The speech was intended to mark the third anniversary of the Jan. 6 attack on the U.S. Capitol. It was originally scheduled to take place on Saturday, but was moved to Friday because of an impending winter storm.

"When the attack on January 6th happened, there was no doubt about the truth," Biden said. "At the time, even Republican members of Congress and Fox News commentators publicly and privately condemned the attack. As one Republican Senator said, Trump’s behavior was embarrassing and humiliating for the country. But now that same senator and those same people have changed their tune."

"Now these MAGA voices who know the truth about Trump on January 6th have abandoned the truth and abandoned democracy. They made their choice. Now the rest of us — Democrats, Independents, mainstream Republicans — we have to make our choice," he added later.

FILE - Rioters loyal to President Donald Trump rally at the U.S. Capitol in Washington on Jan. 6, 2021. Jean Lavin and her daughter Carla Krzywicki, both of Canterbury, Connecticut, pleaded guilty on Tuesday, Jan. 11, 2022, to parading, demonstrating or picketing, when they climbed a bicycle rack to get inside the Capitol building.
Rioters loyal to President Donald Trump rally at the U.S. Capitol, on Jan. 6, 2021.Jose Luis Magana / AP file

Biden aides believe he can rally Americans on the issue of democracy.

“When there are major events that happen in this country’s history, the next national election becomes a moment when the people of that country render a judgment about it. We believe that in 2024, [Jan. 6] will be that moment,” said the adviser, who was granted anonymity to preview Biden’s remarks. “Trump had tried to exploit the weakness of American democracy on Jan. 6. Biden saw real strength — he saw a democracy that held.”

During the president's remarks, he said the stakes of the 2024 election are the preservation of democracy and freedom. Biden walked through a string of controversial Trump comments, including the former president's praise for dictators, comments about his opposition being "vermin," and the blood of Americans being poisoned, referring to Trump's remarks about migrants and comparing the language to Nazi rhetoric.

"Today I make this sacred pledge to you: The defense, protection and preservation of American democracy would remain, as it has been, the central cause of my presidency," Biden said.

The president laid out a sharp contrast of the future under a second Biden term versus a second Trump term, arguing the Biden campaign is about "the future we're going to continue to build together, and our campaign is about preserving and strengthening our American democracy."

"Trump's assault on democracy isn't just part of his past. It's what he's promising for the future," Biden said later. "He's being straightforward. He's not hiding the ball."

The Trump campaign released excerpts of the former president's prepared remarks that he is set to deliver later on Friday, hitting back at Biden's attack.

"The only reason Biden is at Valley Forge abusing George Washington’s legacy to slander 75 million Americans is that he knows he can’t show his face at the Southwest border, or in East Palestine, Ohio, or at the autoworkers’ factories in Michigan where he is destroying hundreds of thousands of jobs," the speech excerpt said.

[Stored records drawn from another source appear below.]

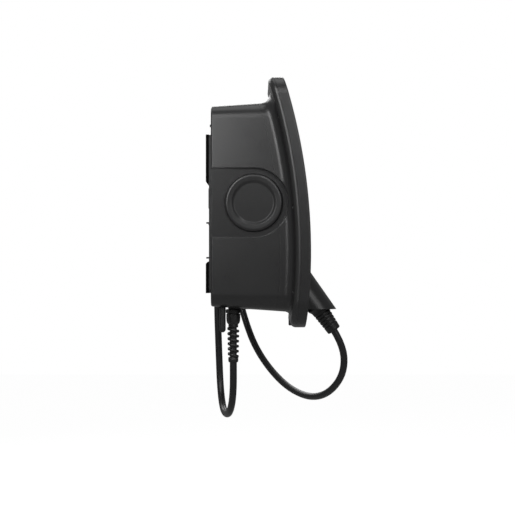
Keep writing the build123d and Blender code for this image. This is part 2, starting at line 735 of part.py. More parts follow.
def cable_gland():
    hexagon = Pos(GLAND_X, -GLAND_DEPTH, HEX_TOP - HEX_HIGH) * extrude(
        RegularPolygon(HEX_ACROSS / 2, 6), HEX_HIGH)
    hexagon = chamfer(hexagon.faces().sort_by(Axis.Z)[0].edges(), 0.8)
    body = hexagon + turned(GLAND_X, GLAND_DEPTH, HEX_TOP - HEX_HIGH, SLEEVE_R, SLEEVE_HIGH)
    body += turned(GLAND_X, GLAND_DEPTH, GLAND_TOP, GLAND_THREAD_R, GLAND_TOP - HEX_TOP)
    body -= turned(GLAND_X, GLAND_DEPTH, 0, CABLE_R - 1, 190)
    return body - (turned(GLAND_X, GLAND_DEPTH, 0, CABLE_R + FIT, 400) & below(CORD_START))


def gland_locknut():
    inside = bottom_at(GLAND_DEPTH - 14) + WALL + 0.6
    nut = Pos(GLAND_X, -GLAND_DEPTH, inside) * extrude(RegularPolygon(14, 6), 5)
    return nut - turned(GLAND_X, GLAND_DEPTH, 0, GLAND_THREAD_R, 400)


def kink_spiral():
    """Open spiral that keeps the cable from kinking, with its end ring."""
    inner = CABLE_R + LOOSE_FIT
    foot = BOOT_TOP - BOOT_HIGH
    ring = turned(GLAND_X, GLAND_DEPTH, foot + BOOT_END, BOOT_COLLAR_R - 0.4, BOOT_END)
    ring -= turned(GLAND_X, GLAND_DEPTH, foot + BOOT_END + 1, inner, BOOT_END + 2)
    low = foot + BOOT_END - 2
    high = BOOT_TOP - BOOT_COLLAR - BOOT_WIRE / 2 - FIT
    line = Helix(BOOT_PITCH, high - low, (inner + FIT + BOOT_R) / 2)
    line = Pos(GLAND_X, -GLAND_DEPTH, low) * line
    start = Plane(origin=line @ 0, x_dir=(1, 0, 0), z_dir=line % 0)
    wire = sweep(start * Rectangle(BOOT_R - inner - FIT, BOOT_WIRE), path=line, is_frenet=True)
    return wire + ring


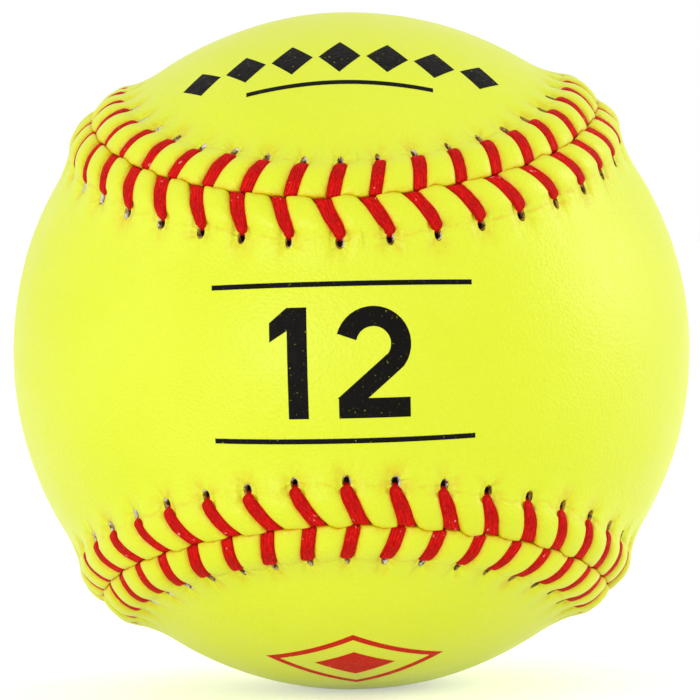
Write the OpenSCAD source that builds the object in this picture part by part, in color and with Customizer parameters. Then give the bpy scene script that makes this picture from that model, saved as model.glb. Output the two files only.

Biden launched his 2020 campaign focused on Trump, casting the race as a battle for the “soul of the nation.” But as he has lagged Trump in polls in the run-up to 2024, Democrats have increasingly fretted that he is spending too much time trying to make a failed economic pitch instead of focusing on Trump and his attempt to overturn the 2020 election. 

Biden invoked Washington not just for his leadership at Valley Forge, but also for the example he set. The adviser noted that Washington voluntarily surrendered his military commission before he became president and chose not to seek a third term to ensure America’s fledgling democracy continued.

“You don’t use any means possible to hold on to power. And in America, power resides with the people,” the adviser said.

Biden’s advisers say that the speech is an “opening salvo” for 2024 and that his focus on Trump is “a sharpening, not a shift,” in strategy after months in which paid advertising and public events have otherwise been focused on economic messaging.

Even as close Biden allies have suggested that a stronger approach to Trump should be a more regular part of his public messaging, the campaign believes swing voters are likely to be turned off by aggressive anti-Trump messaging this early in the race. 

But Friday’s speech is the kind of moment the campaign appears to be saving its fire for — marking the anniversary of the day a mob of Trump supporters overwhelmed the U.S. Capitol as lawmakers were engaged in the final procedural step to formalize Biden’s victory.

“Our campaign believes that it is a moral obligation that we paint the picture of the threat that Donald Trump and the Republican Party pose to America,” deputy campaign manager Quentin Fulks said Wednesday on MSNBC.

Trump’s overwhelming lead in the Republican primary campaign is another factor driving the timing of Biden’s speech, according to Biden campaign officials, with the first nominating contest just days away. More voters are now tuning in to the race, another Biden adviser said, making it the right time for the president to return to a message that was part of his kickoff video in April, which included images of the Jan. 6 attack.

The senior adviser noted that Biden faced criticism for a pair of major speeches about democracy and political violence he delivered before the 2022 midterms but said the results showed that it can be a motivating issue. And other campaign officials have said Republican-leaning voters — even some who backed Trump four years ago — are open to voting for Biden this year if and when Trump becomes the nominee. 

The second Biden adviser said, “The president fundamentally believes that the vast majority of Americans do still believe that the sacred cause of this country is democracy, and that is true without respect to party affiliation overall.”

The speech had been under consideration for months, with Mike Donilon, Biden’s chief strategist, taking the lead in crafting it. Biden has had no public events since he returned from a holiday vacation in St. Croix in the U.S. Virgin Islands to fine-tune and rehearse the speech, underscoring its importance in setting the tone for the year ahead, according to an official familiar with the planning.